Quienes consigan vencer las resistencias se toparán con la entrada de un cine. La Sala Trevi, reza el cartel, de aire noventero. Menuda decepción para quien buscaba los restos de la Roma Imperial... Aunque con un poco más de empeño, se consigue. Solo hay que bajar una escalera, adentrarse en los subterráneos y contemplar lo que queda de una domus del siglo IV y del acueducto del Acqua Vergine, todavía activo. Por aquí discurre el agua que daba de beber a los romanos antes de Cristo y que hoy baña la Fontana de Trevi, donde quienes han permanecido allí siguen derrochando céntimos. Otras monedas, pero mucho más antiguas, se acumulan junto a vasijas y más objetos de la época de Nerón, que se exponen tras una cristalera de nuestro cine.

Giorgio, el proyeccionista

Descorriendo unas cortinas contiguas a las butacas se verían todas estas maravillas. Pero está a punto de comenzar la proyección y es necesario oscurecer la sala. Hoy toca «El círculo rojo», una película de 1970 dirigida por Jean-Pierre Melville, con Alain Delon y Gian Maria Volonté. Cine francés, post «nouvelle vague», aunque si ha llegado hasta aquí es porque en estos días se celebra un ciclo en honor a Volonté, un actor de esos que engullen a personajes siempre enigmáticos y que no ha gozado de la misma gloria que otros grandes intérpretes italianos. La sala pertenece a la Filmoteca Nacional, que tiene un archivo con unas 120.000 cintas, muchas de ellos sin digitalizar. Algo que aquí tampoco supone un problema.
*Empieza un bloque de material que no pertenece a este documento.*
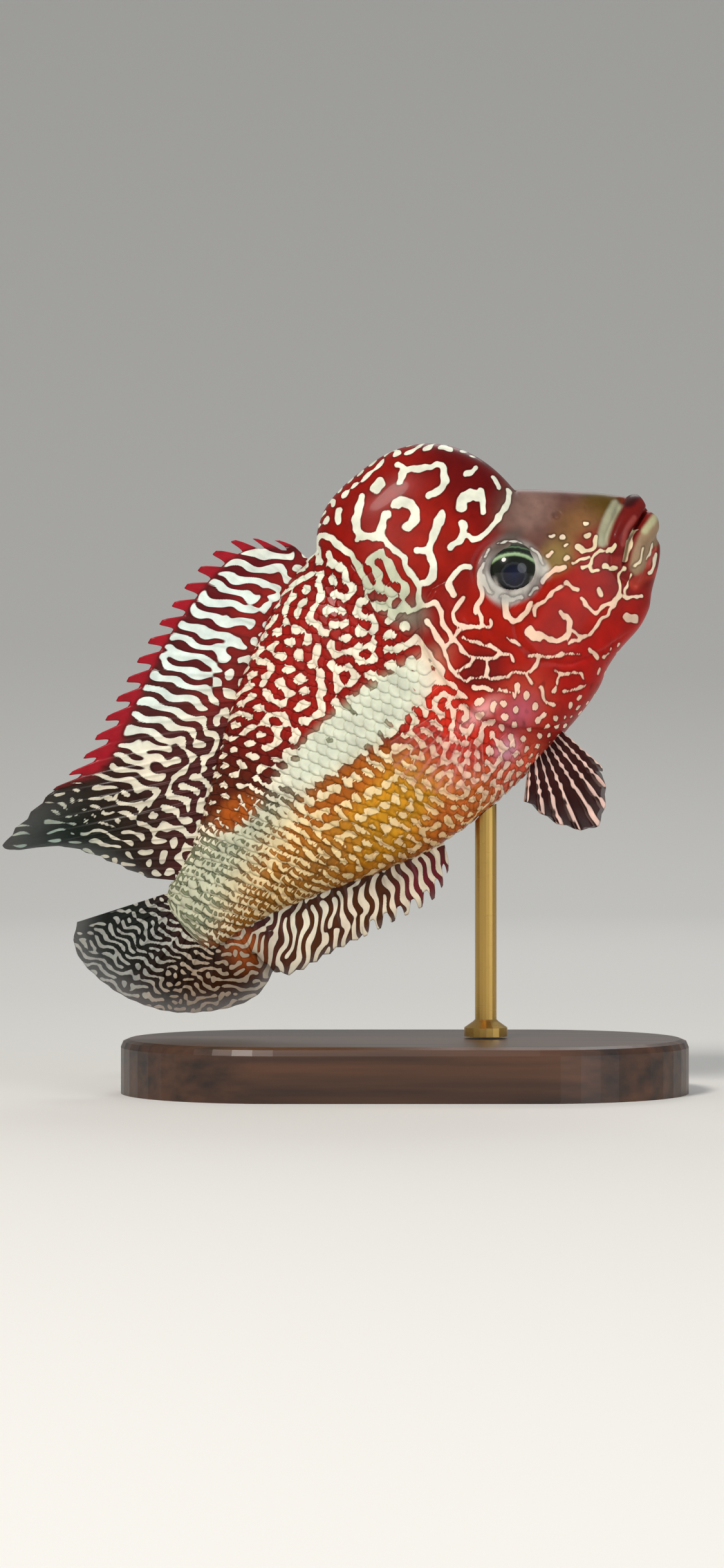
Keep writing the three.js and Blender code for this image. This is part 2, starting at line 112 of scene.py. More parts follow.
def area_light(name, spot, aim, size, power, tint="#ffffff"):
    data = bpy.data.lights.new(name, "AREA")
    data.shape = "DISK"
    data.size = size
    data.energy = power
    data.color = linear(tint)
    lamp = bpy.data.objects.new(name, data)
    lamp.location = spot
    lamp.rotation_euler = (Vector(aim) - Vector(spot)).to_track_quat("-Z", "Y").to_euler()
    bpy.context.collection.objects.link(lamp)


area_light("key", (-0.30, -0.55, 0.62), AIM, 0.22, 4.2, "#fff8f0")
area_light("fill", (0.55, -0.60, 0.22), AIM, 0.50, 1.6, "#f2f7ff")
area_light("rim", (0.10, 0.50, 0.50), AIM, 0.30, 0.6)

world = bpy.data.worlds.new("room")
world.use_nodes = True
room_light = world.node_tree.nodes["Background"]
room_light.inputs["Color"].default_value = ROOM_TINT
room_light.inputs["Strength"].default_value = ROOM_LIGHT
bpy.context.scene.world = world
bpy.context.scene.view_settings.view_transform = "Standard"

bm = bmesh.new()
bmesh.ops.create_grid(bm, x_segments=2, y_segments=48, size=FLOOR_SIZE / 2)
for vert in bm.verts:
    climb = max(0.0, vert.co.y - SWEEP_FROM)
    vert.co.z = SWEEP_CLIMB * climb ** SWEEP_POWER
paper_mesh = bpy.data.meshes.new("floor")
bm.to_mesh(paper_mesh)
bm.free()
paper_mesh.polygons.foreach_set("use_smooth", [True] * len(paper_mesh.polygons))
floor = bpy.data.objects.new("floor", paper_mesh)
bpy.context.collection.objects.link(floor)
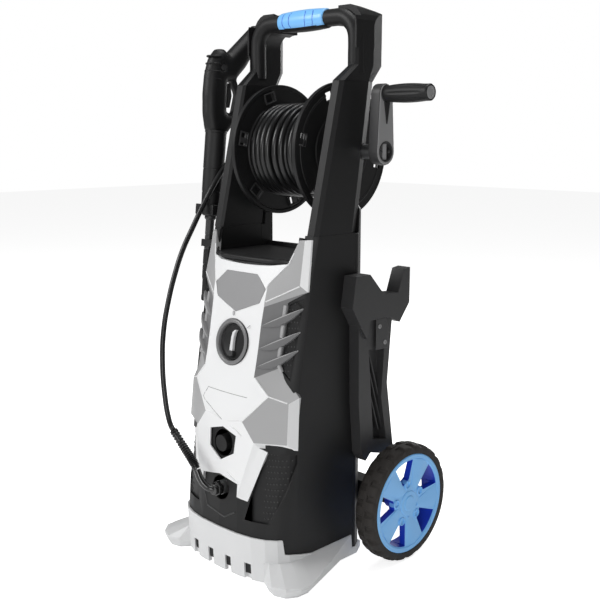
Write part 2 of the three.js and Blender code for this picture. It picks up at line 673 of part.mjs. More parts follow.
for (let i = 0; i < 3; i += 1) {
  const angle = (2 * Math.PI * i) / 3 + Math.PI / 6;
  const at = [pump.pistonCircle * Math.cos(angle), motor.y + pump.pistonCircle * Math.sin(angle), 0];
  block = block.subtract(rod('z', pump.pistonRadius + gap, 0, 200, at, 16));
  add(`pump_piston_${i + 1}`, rod('z', pump.pistonRadius, pump.bottom + gap, chamberFloor + 14, at, 16), 'steel');
}
add('pump_block', block, 'aluminium');
const headBottom = 58;
let head = turned('z', [
  [0, headBottom], [pump.radius - 3, headBottom], [pump.radius - 3, pump.bottom - gap], [0, pump.bottom - gap],
], motorAt);
head = head.add(box([-13, motor.y - pump.radius - 22, 64], [13, motor.y, 90]));
add('pump_head', head, 'aluminium');
const headFace = motor.y - pump.radius - 22;
add('unloader_valve', rod('x', 9, 14 + gap, 52, [0, headFace + 13, 77], 16), 'copper');
const windowY = frontY(outlet.z);
add('outlet_pipe', rod('z', 7, 90 + gap, outlet.z + 10, [0, headFace + 11, 0], 16)
  .add(rod('y', outlet.radius, windowY - 1, headFace + 11, [0, 0, outlet.z], 20)), 'aluminium');
const inletY = frontY(inlet.z) + 1;
const inletTail = pipe([
  [0, inletY + 23, inlet.z], [0, inletY + 30, inlet.z - 2], [20, inletY + 40, 170], [32, motor.y - 50, 120],
], 6, 8, 14);
add('inlet_connector', rod('y', inlet.radius, inletY - 5, inletY + 24, [0, 0, inlet.z], 24).add(inletTail), 'black');
add('capacitor', rod('z', 17, 205, 285, [66, 40, 0]), 'charcoal');
const glandAt = [gland.x, 0, gland.z];
add('cord_gland', rod('y', gland.radius, 70, 106, glandAt, 16).add(rod('y', 12, 89.5, 96, glandAt, 16)), 'black');

// ---- outlet elbow, strain relief and the supply hose ----
const nutY = windowY - 1 - gap;
const elbow = pipe([
  [0, nutY - 3, outlet.z], [0, nutY - 11, outlet.z], [-9, -144, outlet.z + 1], [-18, -149, 146], [-27, -151, 163],
], 5.5, 12, 14);
add('outlet_elbow', elbow.add(rod('y', outlet.radius - 1, nutY - 8, nutY, [0, 0, outlet.z], 6)), 'black');
const reliefPath = [
  [-27.6, -151.1, 164.1], [-32, -152, 171.5], [-43, -152.6, 182], [-60, -152.6, 195.5], [-82, -152, 213],
];
add('strain_relief', pipe(reliefPath, 6, 10, 10), 'black');
const hosePath = [
  [-127, 51, 646], [-127, 38, 645], [-126, 22, 638], [-126, 3, 625], [-127, -21, 597], [-132, -42, 562],
  [-135, -62, 527], [-136, -84, 490], [-134, -102, 454], [-131, -118, 415], [-127, -133, 366], [-119, -143, 318],
  [-106, -149.5, 262], [-97, -151, 233], [-89, -151.9, 219.5], [-82.8, -152, 213.7],
];
add('supply_hose', pipe(hosePath, 4.25, 8, 64), 'hose');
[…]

Los dos proyectores Kinoton, una joya digna de coleccionista, se van alternando para plasmar sobre la pantalla las aventuras del siempre fascinante Alain Delon. Quien se encarga de cambiar los rollos es Giorgio, un hombre de 50 años, que lleva en el oficio desde los seis, cuando ayudaba a su padre a hacer lo propio mientras aprovechaba para ver cine. Giorgio podría pasar horas explicando la velocidad a la que pasan los fotogramas, el modo en el que instalaron el audio «dolby digital» o cómo las películas ya no son inflamables como lo eran antes. Menos mal, porque dice que es imposible llevar la cuenta de las que ha visto. Sólo que su preferida, como no podía ser de otra manera, es «Cinema Paradiso». También ésta la ha proyectado, de entre las más de 10.000 obras que habrán pasado por la sala Trevi. Su pena, sin embargo, es que apenas le quedan unos días para echar el cierre.
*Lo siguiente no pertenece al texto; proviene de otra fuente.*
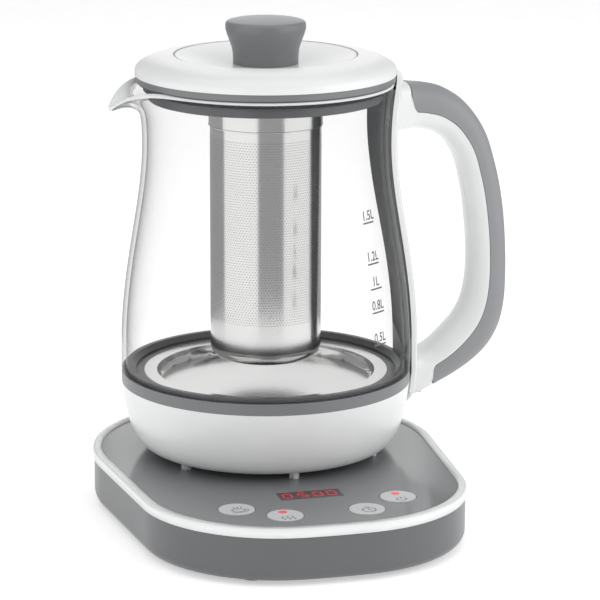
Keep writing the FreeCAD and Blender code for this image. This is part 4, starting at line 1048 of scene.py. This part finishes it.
    def strip(self) -> bpy.types.Object:
        """The white strip that hugs the glass, as a closed piece with eased edges.

        Returns:
            The piece.
        """
        rings = []
        half, ease = self.strip_half, self.strip_ease
        for row in range(self.strip_rows + 1):
            level = self.strip_tail + (self.strip_top - self.strip_tail) * row / self.strip_rows
            rise = (level - self.strip_shoulder) / (self.strip_top - self.strip_shoulder)
            wide = self.strip_narrow + (self.strip_wide - self.strip_narrow) * max(rise, 0.0)
            if rise < 0:
                wide *= max(0.04, (level - self.strip_tail) / (self.strip_shoulder - self.strip_tail))
            radius = self.side(level)
            ring = []
            for step in range(2 * half + 1):
                share = step / half - 1
                eased = radius - ease * max(0.0, (abs(share) * wide - wide + ease) / ease) ** 2
                ring.append(self.on_strip(eased, share * wide, level))
            for step in range(2 * half + 1):
                ring.append(self.on_strip(radius - self.strip_wall, (1 - step / half) * wide, level))
            rings.append(ring)
        return closed_tube("handle_strip", rings, WHITE)

    @staticmethod
    def on_strip(radius: float, across: float, level: float) -> Place:
        """A spot at a radius and a distance from the handle's middle."""
        return DATUM.place(math.sqrt(radius**2 - across**2), across, level)

    def make(self) -> None:
        """Builds the handle's three parts."""
        dressed(self.half("handle_hoop", True, WHITE), "kettle", "white_plastic", "handle_body")
        dressed(self.half("handle_grip_hoop", False, GREY_SOFT), "kettle", "grey_plastic", "handle_grip")
        dressed(self.strip(), "kettle", "white_plastic")


def closed_tube(name: str, rings: Sequence[Sequence[Place]], finish: Finish) -> bpy.types.Object:
    """A closed piece through a row of rings of equally many spots.

    Args:
        name: The piece's name.
        rings: The rings, from one end to the other.
        finish: Its finish.

    Returns:
        The piece.
    """
    count = len(rings[0])
    faces = skin(len(rings), count)
    faces.append(tuple(range(count))[::-1])
    faces.append(tuple(range((len(rings) - 1) * count, len(rings) * count)))
    mesh = bpy.data.meshes.new(name)
    mesh.from_pydata([spot for ring in rings for spot in ring], [], faces)
    return linked(name, tidied(mesh, 38.0, outward=True, gap=2e-5, thin=1e-6), finish)


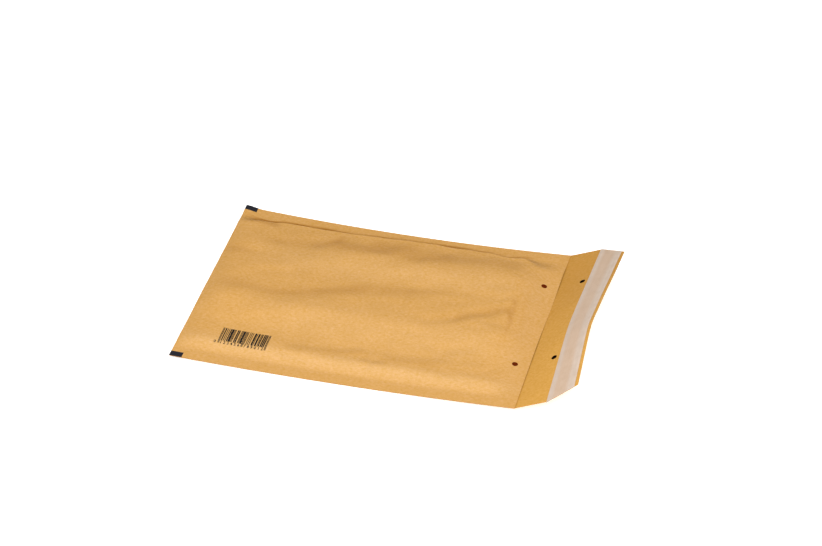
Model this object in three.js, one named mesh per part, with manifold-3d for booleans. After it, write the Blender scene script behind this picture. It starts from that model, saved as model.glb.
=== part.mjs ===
// Padded envelope: a kraft paper mailer lined with bubble film, lying on its back with its flap raised.
// Millimetres, +Z up. The origin is on the surface it lies on, under the middle of the pouch.
// +X points from the bottom fold to the mouth and on along the flap, and Y runs across the pouch.

import * as THREE from 'three';
import { mergeVertices } from 'three/addons/utils/BufferGeometryUtils.js';
import Module from 'manifold-3d';

// Cut size of the mailer: a 225 x 170 pouch that holds 215 x 150
const POUCH_LENGTH = 225;
const POUCH_WIDTH = 170;
const SEAM_WIDTH = 10;
const FLAP_LENGTH = 42.6;
const FLAP_SHOULDER = 23.4;
const FLAP_TAPER = 10.6;

// Materials and the air kept between pieces that touch
const PAPER = 0.2;
const GLUE = 0.2;
const STRIP = 0.2;
const CLEARANCE = 0.3;

// How the pouch lies: its seams bow, so both ends stand a little off the surface
const SEAM_LOW = 1.05;
const SEAM_BOW = 3;
const SIDE_DRAW = 0.4;
const CROWN = 9;
const LEVEL_REACH = 55;
const END_LIFT = 2.2;

// How the panels swell between the seams, the fold and the mouth
const FRONT_SLOPE = 24;
const BACK_SLOPE = 20;
const FOLD_SLOPE = 25;
const FOLD_FULLNESS = 0.25;
const FOLD_NOSE = 1.2;
const MOUTH_SLOPE = 30;
const MOUTH_FULLNESS = 0.24;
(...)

Cuando el propietario, el grupo Cremonini –uno de los mayores suministradores de carne al por mayor de Italia– compró el inmueble a finales de los noventa, el entonces alcalde de la ciudad pactó con el empresario que debía construir una sala de proyecciones para rememorar el histórico Cinema Trevi, que había estado allí durante la época de oro del celuloide italiano. Cremonini obtuvo el permiso para construir un hotel encima y aceptó. Lo que entonces no sabían es que excavando para encontrarle un espacio bajo tierra a la sala se iban a encontrar con estas ruinas romanas. A partir de ahora el yacimiento seguirá abierto al público, pero el compromiso para mantener el cine ha expirado y, sin muchas explicaciones, el traqueteo de los proyectores desaparecerá. El motivo es que son necesarias obras para el mantenimiento, pero el argumento parece más un «mcguffin» de un filme de Hitchcock, porque quién sabe qué espacio comercial ocupará el lugar de la sala Trevi, a la que además se entraba gratis.

Mensajes de condolencia

Laura Bartoletti es su directora desde el inicio. Aunque ella le resta importancia al cargo, ya que solo trabajan aquí ella, Giorgio y dos personas más. Al preguntarle qué sentimiento le produce el cierre, hace una pausa dramática, se le ponen los ojos vidriosos –algo ha debido aprender de interpretación en todo este tiempo, pese a que esta vez parezca natural– y dice lamentar que llega el final «ante la indiferencia generalizada». Pocos directores pasaban por aquí si no era para dar alguna conferencia, apenas han llegado mensajes de condolencia e incluso resulta difícil saber de la existencia de este cine si no es desafiando el magnetismo de la Fontana de Trevi. «Y es una pena porque es un lugar único en el mundo», apunta Laura. El Ministerio de Cultura ha dispuesto que a partir de ahora las cintas de la Filmoteca se verán desde un aula de la Biblioteca Nacional, pero ni allí tienen los proyectores, ni está lista todavía. Perdón por el spoiler, pero en la película de Melville, que habíamos dejado a medias, mueren los dos protagonistas. A veces las obras más bellas tienen un triste final.